Mediators at the talks say there is a general agreement between the government and the key rebel leader.

Other groups have still to sign up and a final declaration needs approval.

The deal aims to end months of bloody conflict around the town of Goma, which has driven over 450,000 people from their homes in the last year.

Talks involving the Dr Congo government and more than 20 rebel groups have been under way for more than two weeks and sponsored by the US, the EU and the African Union.

The main rebel movement is led by dissident General Laurent Nkunda, who repulsed a major government offensive last December.

'Historic moment'

The BBC's Lubunga Byaombe at the conference said that delegates were trying to decide whether Gen Nkunda should be integrated into the army or sent into exile.

The draft agreement would establish a technical commission to oversee a permanent ceasefire, a disengagement of troops and the disarmament of the rebels.


On offer is a promise of an amnesty for the rebels, but this would only cover insurrection against the government - not human rights violations.

The government has issued an international arrest warrant against Gen Nkunda, for alleged war crimes committed by his forces.

He says he is defending his Tutsi community against Rwandan Hutu rebels who have been based in eastern DR Congo since the 1994 genocide.

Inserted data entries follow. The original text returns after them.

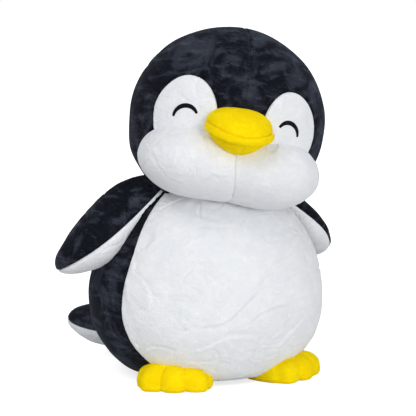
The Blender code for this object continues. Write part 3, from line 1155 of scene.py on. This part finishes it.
@dataclass
class Head:
    """The head: two black halves, white eye patches, cheeks, embroidered eyes and a beak.

    Attributes:
        torso: the body that the head rests on.
        half: the skull's half sizes.
        fuller: how much wider the right side is.
        jowl: how much wider still it gets towards the cheek.
        seat: where the head leans from.
        rise: from the seat to the head's middle.
        yaw: turn about the upright, in degrees.
        roll: lean about the front-to-back line, in degrees.
        chin_half_width: of the chin that is tucked up behind the cheeks.
        chin_tuck: how far it is tucked up.
        patch_azimuths: of the eye patches' middles on the left and right, in degrees.
        patch_spread: their half width, in degrees.
        patch_height: of their middles above the head's middle.
        patch_half_height: of one patch.
        patch_scale: the length that stands for one patch radius.
        patch_sink: how far the black fabric is drawn in at a patch.
        patch_sink_width: how far out from the patch it is drawn in.
        patch_puff: how far a patch stands out.
        eye_azimuths: of the eyes on the left and right, in degrees.
        eye_height: of the eyes above the head's middle.
        eye_half_width: of one eye.
        eye_rise: from an eye's ends to its top.
        eye_slant: of its outer end, in degrees.
        eye_sweep: half the turn of its arc, in degrees.
        eye_line: width of the line in its middle.
        eye_line_end: width at its ends.
        cheek_middle: of the left cheek.
        cheek_half: its half sizes.
        cheek_fill: how far it is filled out towards the seam.
        seam_shift: how far the cheeks' seam starts to the right.
        seam_swing: how far it swings to the left towards the chin.
        beak_middle: of the beak.
        beak_half_width: of the beak.
        beak_depth: of the beak, to the front.
        beak_up: height of the upper half.
        beak_down: height of the lower half.
        beak_droop: how much higher the rim's corners are than its middle.
        beak_set_back: size of the lower half against the upper.
        lip_radius: of the lip roll.
        lip_azimuth: half the turn that it takes, in degrees.
        neck_pivot: the middle of the neck's gusset.
        neck_radius: of the gusset.
        stitch_pitch: from one crown stitch to the next.
        stitch_sink: how far the stitches lie below the fabric.
        stitch_turn: where their row starts and ends over the crown, in degrees.
    """

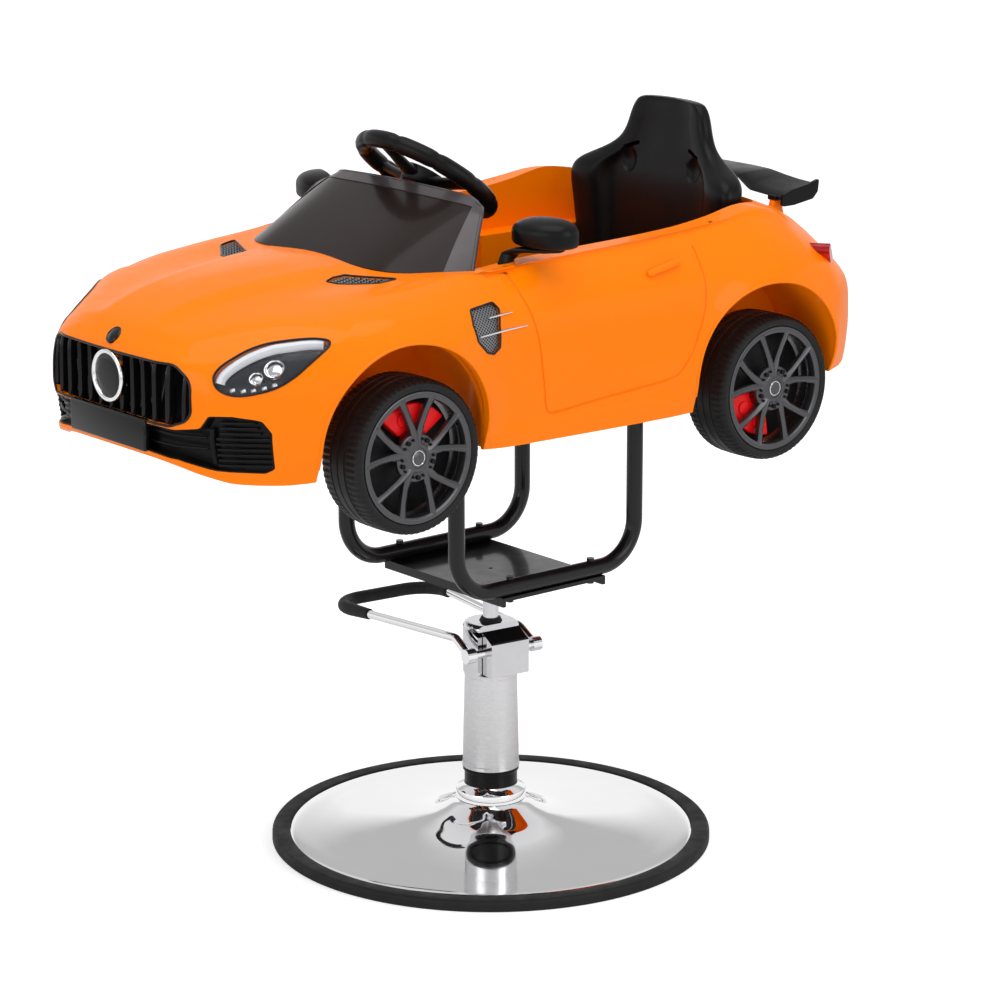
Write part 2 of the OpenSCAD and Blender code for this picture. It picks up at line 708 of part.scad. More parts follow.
module accelerator_pedal() {
    color("black") translate([pedal_x, pedal_y, pedal_eye_z]) {
        rotate([0, 90, 0]) cylinder(h = pedal_pad_w + 16, d = pedal_pin_d, center = true);
        rotate([-pedal_lean, 0, 0]) translate([-pedal_pad_w / 2, -pedal_len, -pedal_pin_d / 4])
            cube([pedal_pad_w, pedal_len, pedal_pin_d / 2]);
    }
}

// Car body

// Plan of the cockpit opening: the front follows the windscreen's foot
cowl_shares = [[0, 0.294], [0.33, 0.304], [0.47, 0.322], [0.60, 0.356], [0.68, 0.386]];
cockpit_back = along(0.842);
deck_corner = 60.6;
module cockpit_plan(gap) {
    offset(delta = gap) union() {
        polygon(concat(
            [for (s = cowl_shares) [across(s[0]) * cockpit_half_w / across(0.68), along(s[1])]],
            [[cockpit_half_w, along(0.78)], [-cockpit_half_w, along(0.78)]],
            [for (i = [len(cowl_shares) - 1:-1:1])
                [-across(cowl_shares[i][0]) * cockpit_half_w / across(0.68), along(cowl_shares[i][1])]]));
        hull() for (side = [-1, 1]) {
            translate([side * (cockpit_half_w - deck_corner), cockpit_back - deck_corner]) circle(deck_corner);
            translate([side * (cockpit_half_w - deck_corner), along(0.74)]) circle(deck_corner);
        }
    }
}

// Plan of the tub's lower part, between the wheels
tub_back = cockpit_back - 4;
tub_half_w = rear_well_x - 2 * body_wall - 4;
door_front = along(0.372);
door_back = rear_arch_y - rear_arch_r - 1.5 * body_wall;
module tub_plan(gap) {
    offset(delta = gap) {
        translate([-cockpit_half_w, door_front]) square([2 * cockpit_half_w, door_back - door_front]);
        translate([-tub_half_w, door_front]) square([2 * tub_half_w, tub_back - door_front]);
    }
}
tub_step_z = arch_z + rear_arch_r + 2 * body_wall + 4;

// Wheel wells of one side, grown by the gap
module wells(gap) {
    translate([0, front_arch_y, arch_z]) rotate([0, 90, 0]) translate([0, 0, front_well_x - gap])
        cylinder(h = lip_x - front_well_x + gap + gap, r = front_well_r + gap);
    span([front_well_x - gap, front_arch_y - front_well_r - gap, body_z - body_h],
        [lip_x + gap, front_arch_y + front_well_r + gap, arch_z]);
    translate([0, rear_arch_y, arch_z]) rotate([0, 90, 0]) translate([0, 0, rear_well_x - gap])
        cylinder(h = body_w, r = rear_arch_r + gap);
    span([rear_well_x - gap, rear_arch_y - rear_arch_r - gap, body_z - body_h],
        [body_w, rear_arch_y + rear_arch_r + gap, arch_z]);
}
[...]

Once signed, United Nations troops would keep the two sides apart, moving into 13 positions vacated by the rebels.

And within a week specialist advisers would fly in from the United States, Britain and Europe, to try to work on the details.

The European Union is promising $150m of aid to reconstruct the region, which has been devastated by the fighting.

"This is increasingly looking like an historic moment for eastern Congo," Anneke van Woudenberg of Human Rights Watch said.

"If the agreement is signed it will be an important foundation for bringing peace and ending the suffering of so many thousands of people."